Acontece que HI Score Girl arrebentou com as minhas expectativas. Não é apenas sobre os jogos dos anos 90, ou só sobre a paixão ingênua entre dois estudantes do fundamental. A obra equilibra muito bem os elementos apresentados, enquanto acompanha o amadurecimento dos personagens. Lembram que falei sobre Haruo ser insuportável no início? Conforme vão passando os episódios ele se mostra repleto de camadas.

Quanto a Akira Ono, sem dúvidas a melhor personagem quase muda que tive o prazer de assistir. Ela não fala através de palavras, mas sim de gestos, atitudes e expressões faciais. O título da obra é referência direta a ela, uma garota nota dez nos estudos, vinda de família rica e com rotina de aprendizado desumana, que encontra nos fliperamas um alívio para o stress. Proibida de ter um console em casa, Akira aprende rápido nos fliperamas, superando Haruo nos jogos de luta e se tornando uma oponente à altura.
A clássica protagonista de games, Akira Ono. Foto: Divulgação/Netflix

Se o nome da obra é referência direta à garota, a garota é referência direta aos protagonistas de centenas de jogos da era de ouro e alguns títulos atuais. Me refiro aos heróis mudos, aqueles que sem ao menos dizer uma palavra se fazem entender e imprimem suas vontades ao mundo.
Confesso que me apaixonei pela forma como a história é conduzida desde seus momentos iniciais. As conversas entre Haruo e Akira acontecem nos jogos. Começam com a troca de socos entre Ryu e Zangief (porque ela adora jogar com tanks) e vão até as aventuras de Guy e Haggar nas ruas de Metro City.

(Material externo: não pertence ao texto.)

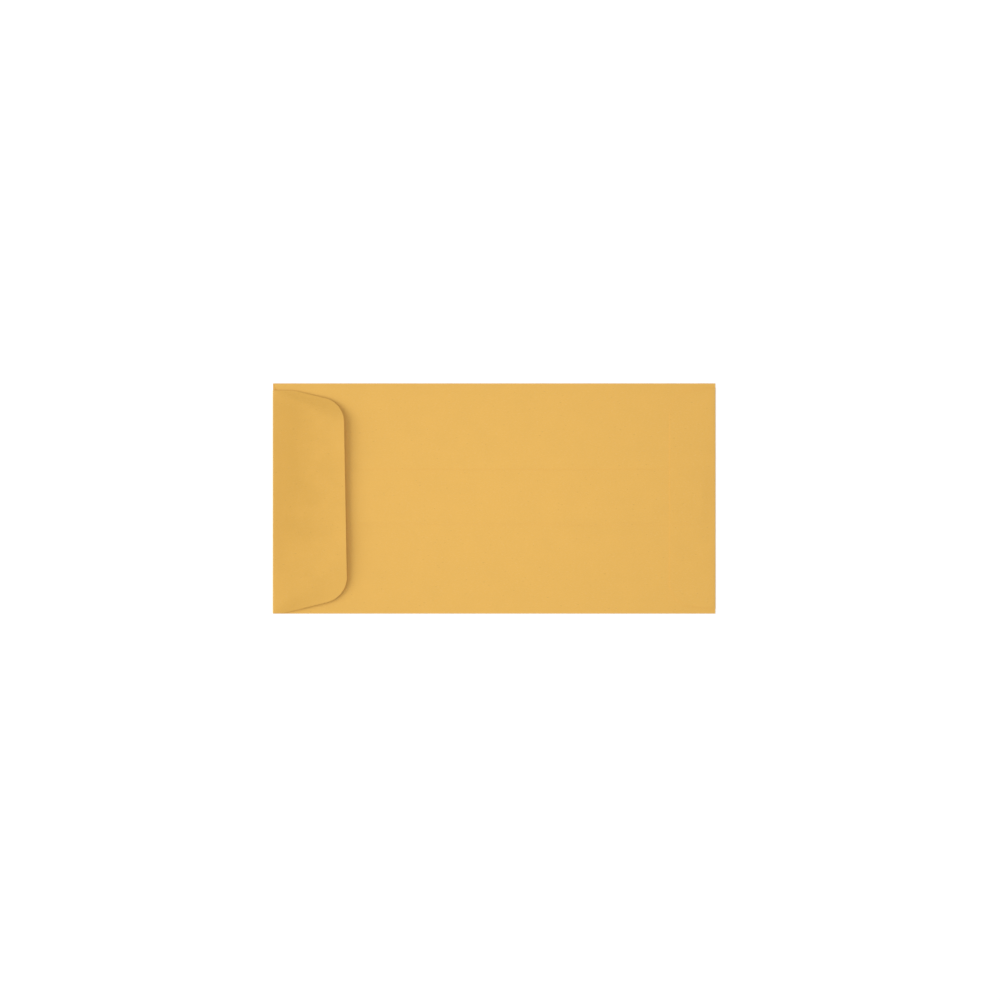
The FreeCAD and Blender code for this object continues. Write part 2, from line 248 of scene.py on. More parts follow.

No meio do caminho surge Koharu Hidaka, outra colega de Haruo e que entra na trama em meio a circunstâncias das quais não falarei para evitar, o máximo que consigo, spoilers. Koharu aprende com Yaguchi a gostar de jogos e, ao mesmo passo que desenvolve uma paixão pelos fliperamas, nutre sentimentos pelo protagonista. Se você sentiu cheirinho de clichê no começo, aqui pode ter certeza que rola uma espécie de triângulo amoroso. A essa hora você já deve imaginar que Haruo é apaixonado por Akira e o sentimento é recíproco, enquanto Koharu está muito afim do protagonista e não vê espaço algum na relação. Acertou em cheio.

Não são raros os momentos em que Haruo se pergunta sobre os sentimentos que tem em relação a Akira e, de repente... “Hei, tá sabendo que a Sony vai entrar no mercado de videogames?”. Parece um pouco exagerado e repentino, mas as coisas acontecem dessa forma por aqui. A mudança de foco do romance para jogos e vice-versa ocorre o tempo todo e, diversas vezes, me vi sorrindo feito bobo ao identificar um jogo ao qual dediquei horas aparecendo na tela.

Vale notar, aliás, que o amadurecimento emocional de Ono e Yaguchi aparece poucos minutos em alguns poucos episódios, na minha opinião. Não é como se fosse insuficiente, mas sinto que poderia ter sido mais explorado. A Netflix é conhecida por estender desnecessariamente algumas obras (Demolidor, Justiceiro, Punho de Ferro), enquanto outras não recebem a mesma atenção. Não é a primeira produção deles que sinto falta de mais tempo – vide Big Fish & Begonia – mas já sabemos que vem uma segunda temporada em 2019.
Será possível jogar com privacidade? Foto: Divulgação/Netflix

Por falar nisso, foi quase desumano o que a Netflix fez com quem gostou do anime. Lançaram, em 2018, 12 episódios, sendo o último com um gancho absurdo para continuação, que só saiu meses depois, especificamente no dia 20 de março de 2019. Ok, eles precisavam esperar a conclusão do mangá (o que ocorreu em setembro do ano passado) para encerrar a primeira temporada, mas, de qualquer forma, não gosto dessa ideia de lançar obras incompletas. E se o negócio todo fosse um fracasso de público na plataforma? Ficaríamos com 12 episódios sem nem ao menos a conclusão da trama proposta na primeira temporada? Dá agonia só de pensar nessa possibilidade.

Aliás, por falar em continuação, uma curiosidade interessante é que em 2014 o mangá teve sua publicação interrompida por um tempo. A responsável por isso foi a SNK Playmore, dona de propriedades como The King of Fighters e Samurai Showdown. No processo movido pela SNK, a desenvolvedora alegou que o mangá infringia seu copyright diretamente ao trazer personagens de suas franquias. Algum tempo depois a empresa entrou em acordo com a Square Enix e a publicação foi retomada.

No fim do dia, considero esta uma daquelas obras que chegam a "dar um quentinho no coração". Piegas? Com certeza! Mas, se você tem assinatura da Netflix, dê uma chance. HI Score Girl aposta suas fichas em conquistar o espectador falando sobre a nostalgia dos anos 1990, para depois prendê-lo com um enredo misturando isso a romance juvenil. Ao menos comigo deu certo, e muito.